Environmental Courses, Groups, and Trips
Environmental Education Courses
In order for students to make decisions that take into account economics, ethics, and the environment, education is a necessity. With one course in the Middle School and one in the Upper School, Belmont Hill offers two classes devoted solely to environmental science. Being interdisciplinary, environmental science is also integrated into various other courses throughout the curriculum through other sciences courses, like Form I Life Science and Chemistry, and courses in the humanities in courses like American Literature to 1900 and AP United States History.
Environmental Groups
Middle and Upper School Groups
Belmont Hill School has activity groups representing both middle and upper school students who are interested in participating in ongoing discussions about environmental issues.
The Middle School Green Team
The MS Green Team is a group which gathers weekly to discuss the environment. Middle school students educate each other on the problems in the environment around their school. The students watch educational movies during their meetings as well as discuss their school’s energy usage. One major event that the students take part in is the Green Cup Challenge which occurs in February and March, and the students check the school-wide meters to keep up with energy-usage numbers. In the past few years, the group has come close to winning, but the overall effort to reduce the school’s energy consumption is a victory in and of itself. Overall, the group becomes educated with environmental issues in order to make changes when the enter the Upper School and join the USSG.
The Upper School Sustainability Group
The purpose of USSG is to unite students who share an interest in the environment and becoming sustainable. The group works to educate the community on current issues pertaining to the environment as well as promote sustainable change on campus. The group also seeks to reach out to surrounding communities and strives to create a more environmentally friendly society. With human habits currently destructive to the world, we hope to do our part to shift our way of thinking, our actions, and our treatment of others.
Environmental Trips
Collaboration with the Habitat
The Environmental Science course takes advantage of an ongoing relationship with Habitat, a property owned and managed by Massachusetts Audubon, which is contiguous with Belmont Hill’s campus.

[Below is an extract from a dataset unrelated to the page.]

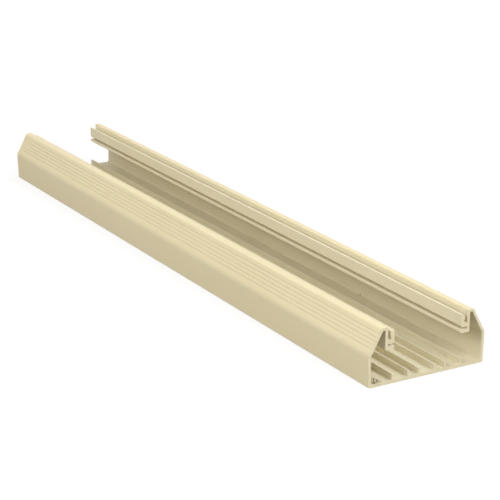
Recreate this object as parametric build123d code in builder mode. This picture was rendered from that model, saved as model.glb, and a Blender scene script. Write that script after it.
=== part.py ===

Three times a semester, students in these courses spend a double period in the wood at Habitat, engaged in a variety of seasonal activities including:
1. Pond ecology – establishing water quality by sampling species diversity
2. Study of vernal pools and identification of species
3. Invasive species identification and eradication
4. Studying fungi and decomposition
5. Maple sugaring practices
6. Tree identification
7. Wildlife assessment – salamander and bird box studies
Periodically, groups of Belmont Hill students have performed community service at Habitat and been engaged in trail maintenance or expanded efforts to eradicate invasive plants on the property.